| WHAT THIS TASK INVOLVES |
Determine how many lines of this material contain "body". Give only the number.

| SUPPLIED INFORMATION |

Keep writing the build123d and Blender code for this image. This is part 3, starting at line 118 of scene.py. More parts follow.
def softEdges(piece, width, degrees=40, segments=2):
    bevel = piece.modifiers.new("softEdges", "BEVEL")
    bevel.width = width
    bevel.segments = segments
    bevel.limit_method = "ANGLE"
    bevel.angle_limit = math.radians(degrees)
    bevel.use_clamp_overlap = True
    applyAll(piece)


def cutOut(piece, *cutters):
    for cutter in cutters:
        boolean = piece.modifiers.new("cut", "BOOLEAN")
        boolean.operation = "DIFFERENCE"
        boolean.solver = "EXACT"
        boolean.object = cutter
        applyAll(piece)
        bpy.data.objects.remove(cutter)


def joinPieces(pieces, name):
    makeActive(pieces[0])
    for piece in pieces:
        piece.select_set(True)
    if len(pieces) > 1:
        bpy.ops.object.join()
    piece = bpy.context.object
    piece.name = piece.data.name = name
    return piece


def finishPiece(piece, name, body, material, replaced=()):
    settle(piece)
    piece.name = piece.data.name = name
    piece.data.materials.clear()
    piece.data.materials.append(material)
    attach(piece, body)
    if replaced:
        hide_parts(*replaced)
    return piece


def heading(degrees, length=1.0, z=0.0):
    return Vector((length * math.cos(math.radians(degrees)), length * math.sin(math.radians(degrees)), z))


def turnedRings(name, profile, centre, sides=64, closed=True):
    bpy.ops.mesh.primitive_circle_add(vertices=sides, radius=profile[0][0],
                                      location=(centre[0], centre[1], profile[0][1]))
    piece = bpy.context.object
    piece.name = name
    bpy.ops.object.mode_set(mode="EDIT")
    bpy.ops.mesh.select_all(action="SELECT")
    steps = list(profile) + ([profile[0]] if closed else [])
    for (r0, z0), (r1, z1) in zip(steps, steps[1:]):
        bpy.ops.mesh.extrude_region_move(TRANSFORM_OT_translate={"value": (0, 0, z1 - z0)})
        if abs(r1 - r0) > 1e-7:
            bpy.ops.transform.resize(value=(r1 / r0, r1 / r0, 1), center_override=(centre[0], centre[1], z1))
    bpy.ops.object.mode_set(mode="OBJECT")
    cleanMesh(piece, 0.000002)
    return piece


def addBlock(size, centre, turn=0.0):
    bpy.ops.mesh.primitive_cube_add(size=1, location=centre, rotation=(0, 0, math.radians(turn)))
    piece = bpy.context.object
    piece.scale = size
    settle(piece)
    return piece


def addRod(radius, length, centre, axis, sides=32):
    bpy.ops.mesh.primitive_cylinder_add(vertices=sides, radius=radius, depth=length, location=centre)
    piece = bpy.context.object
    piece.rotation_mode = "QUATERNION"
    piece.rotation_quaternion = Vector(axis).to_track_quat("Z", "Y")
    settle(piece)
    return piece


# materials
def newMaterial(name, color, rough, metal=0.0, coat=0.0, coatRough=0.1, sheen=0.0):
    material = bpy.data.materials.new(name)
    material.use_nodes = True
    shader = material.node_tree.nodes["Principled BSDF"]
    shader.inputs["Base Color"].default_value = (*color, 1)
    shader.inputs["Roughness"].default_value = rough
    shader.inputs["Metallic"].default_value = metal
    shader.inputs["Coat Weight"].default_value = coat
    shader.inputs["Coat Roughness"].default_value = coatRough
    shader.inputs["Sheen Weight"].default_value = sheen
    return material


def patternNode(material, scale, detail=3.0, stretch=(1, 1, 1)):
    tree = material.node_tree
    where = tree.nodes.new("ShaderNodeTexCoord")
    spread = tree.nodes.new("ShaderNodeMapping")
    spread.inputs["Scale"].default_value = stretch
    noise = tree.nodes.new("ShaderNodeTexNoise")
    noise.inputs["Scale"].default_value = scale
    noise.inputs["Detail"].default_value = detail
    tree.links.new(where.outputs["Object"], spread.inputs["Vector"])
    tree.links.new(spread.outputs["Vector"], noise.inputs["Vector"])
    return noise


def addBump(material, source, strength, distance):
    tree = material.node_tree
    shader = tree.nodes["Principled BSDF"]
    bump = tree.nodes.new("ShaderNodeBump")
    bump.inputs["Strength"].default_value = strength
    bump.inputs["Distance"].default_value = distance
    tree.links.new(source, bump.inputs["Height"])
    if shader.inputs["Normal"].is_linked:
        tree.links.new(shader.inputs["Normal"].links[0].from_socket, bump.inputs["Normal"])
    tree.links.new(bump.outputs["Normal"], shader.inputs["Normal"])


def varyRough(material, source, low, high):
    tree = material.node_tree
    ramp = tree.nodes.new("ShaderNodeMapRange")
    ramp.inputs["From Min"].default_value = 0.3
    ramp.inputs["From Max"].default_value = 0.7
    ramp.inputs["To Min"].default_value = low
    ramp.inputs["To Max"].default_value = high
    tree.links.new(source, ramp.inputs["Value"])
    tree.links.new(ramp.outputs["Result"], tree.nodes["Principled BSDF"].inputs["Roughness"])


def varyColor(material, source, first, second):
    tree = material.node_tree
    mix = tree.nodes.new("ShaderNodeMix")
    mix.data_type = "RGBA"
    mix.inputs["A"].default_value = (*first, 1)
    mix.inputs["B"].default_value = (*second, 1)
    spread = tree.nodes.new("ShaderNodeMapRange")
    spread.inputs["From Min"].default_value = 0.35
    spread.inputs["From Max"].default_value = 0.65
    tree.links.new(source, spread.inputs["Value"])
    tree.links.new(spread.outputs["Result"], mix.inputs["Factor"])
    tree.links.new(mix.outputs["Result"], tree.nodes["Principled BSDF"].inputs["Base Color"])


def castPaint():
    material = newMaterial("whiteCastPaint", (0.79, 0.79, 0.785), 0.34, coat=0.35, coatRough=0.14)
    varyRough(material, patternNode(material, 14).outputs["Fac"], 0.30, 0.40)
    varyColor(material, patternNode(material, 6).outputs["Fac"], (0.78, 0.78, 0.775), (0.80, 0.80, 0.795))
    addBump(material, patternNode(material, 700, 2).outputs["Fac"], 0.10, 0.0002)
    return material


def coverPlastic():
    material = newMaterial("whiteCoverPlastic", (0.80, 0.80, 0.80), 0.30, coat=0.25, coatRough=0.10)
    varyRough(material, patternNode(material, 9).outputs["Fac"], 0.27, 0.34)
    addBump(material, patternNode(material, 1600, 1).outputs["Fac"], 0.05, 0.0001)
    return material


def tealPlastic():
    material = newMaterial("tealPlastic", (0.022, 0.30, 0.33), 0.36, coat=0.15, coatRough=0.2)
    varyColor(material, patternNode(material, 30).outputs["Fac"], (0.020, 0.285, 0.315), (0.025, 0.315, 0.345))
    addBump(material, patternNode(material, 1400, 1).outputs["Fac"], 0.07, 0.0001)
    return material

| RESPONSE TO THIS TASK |
2